JAMILA TRINDLE: At this drop-off point on the road towards the devastated areas of China’s Sichuan province, trucks rumble in with supplies from across the country. It is crowded with vans, shiny SUVs and cars with people bringing supplies and offering help. One group of volunteers were employees from the Blue Sword Bottling Company. After the earthquake hit, they were some of the first volunteers to arrive on the scene.
Zhang Zou Zong Feng [translation]: We got to the school at around 4 o’clock. When we arrived, we used our hands. Our workers dug people out with our hands. And we probably saved around 20 students.
And over a week later, Zou Zong Feng and 300 of her co-workers are still here, working at relief efforts around the clock.
ZOU ZONG FENG [translation]: We have more than 20 vans, and we’re driving them to all the rescue points, delivering water for free. We’re working 24 hours a day. No rest. We’re extremely tired.
Zou usually works in public relations, but she says this effort isn’t about making a good impression.
ZOU ZONG FENG [translation]: I think we’ve done what we should do. We didn’t do it for the praise. We truly did this for the victims after seeing their tragic situation.
So many cars showed up on the roads to the quake site that police cordoned them off in drop-off donation points. Thousands of cars and SUVS have come from as far away as Beijing, more than 900 miles to the northeast.
CHEN XIAO BING: When they came, they brought lots of food, digging tools, excavators and backhoes — everything. Some even drove their own cars to transport materials.
Chen Xiao Bing is coordinating one of the refugee camps at a stadium in Shefang. He says what they really need now is donations.
CHEN XIAO BING [translation]: Right now, people don’t have places to live. This needs to be solved, because building houses takes a long time. They really need rice, cooking oil and quilts. These are the most urgent things.
Those in charge are asking volunteers who aren’t experts in search and rescue, health care or psychology to go home and consider making a donation instead.
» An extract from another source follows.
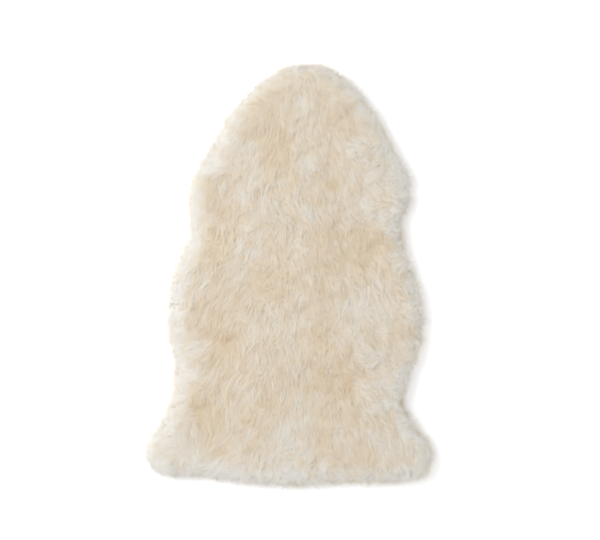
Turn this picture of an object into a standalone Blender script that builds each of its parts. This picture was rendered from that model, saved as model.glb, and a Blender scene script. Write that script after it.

Xinhua News Agency said that as of Sunday donations had totaled $1.3 billion and 85 percent of that came from the Chinese themselves. The vast majority of support is coming from government-organized charities. But people have also been quick to act on their own.
Though most of the out-of-town voluneteers have gone home, this stadium still has plenty of volunteers. They are kids from the local high school like Wang Yang. After feeling the quake and seeing so much devastation, he has a new sense of responsibility.
WANG YANG [translation]: Right now our hometown is devastated. We have to give what we can. To be able to do our part for our hometown makes me feel really good.
Teacher Li Jing Jing says seeing the disaster firsthand has made her students want to personally answer the call put out by the Communist Youth League.
LI JING JING: Another reason, another very important reason, I think, maybe this is the environment. Maybe the political environment because the government call on all those children to participate.
The call to volunteer comes not only from China’s central government but increasingly from China’s ever-expanding private sector. Corporations are making large, unprecedented contributions and their employees — investment bankers, truck drivers, food producers and factory workers — are contributing their time.
ZOU ZONG FENG [translation]: I’m very proud to be a Blue Sword Bottling Company employee. Companies must bear some responsibility for society. Only a socially responsible business can accomplish big things.
As China faces the next big challenge — housing victims and rebuilding the quake zone — many are hoping this new sense of corporate social responsibility will also continue to grow.
In Sichuan Province, I’m Jamila Trindle, for Marketplace.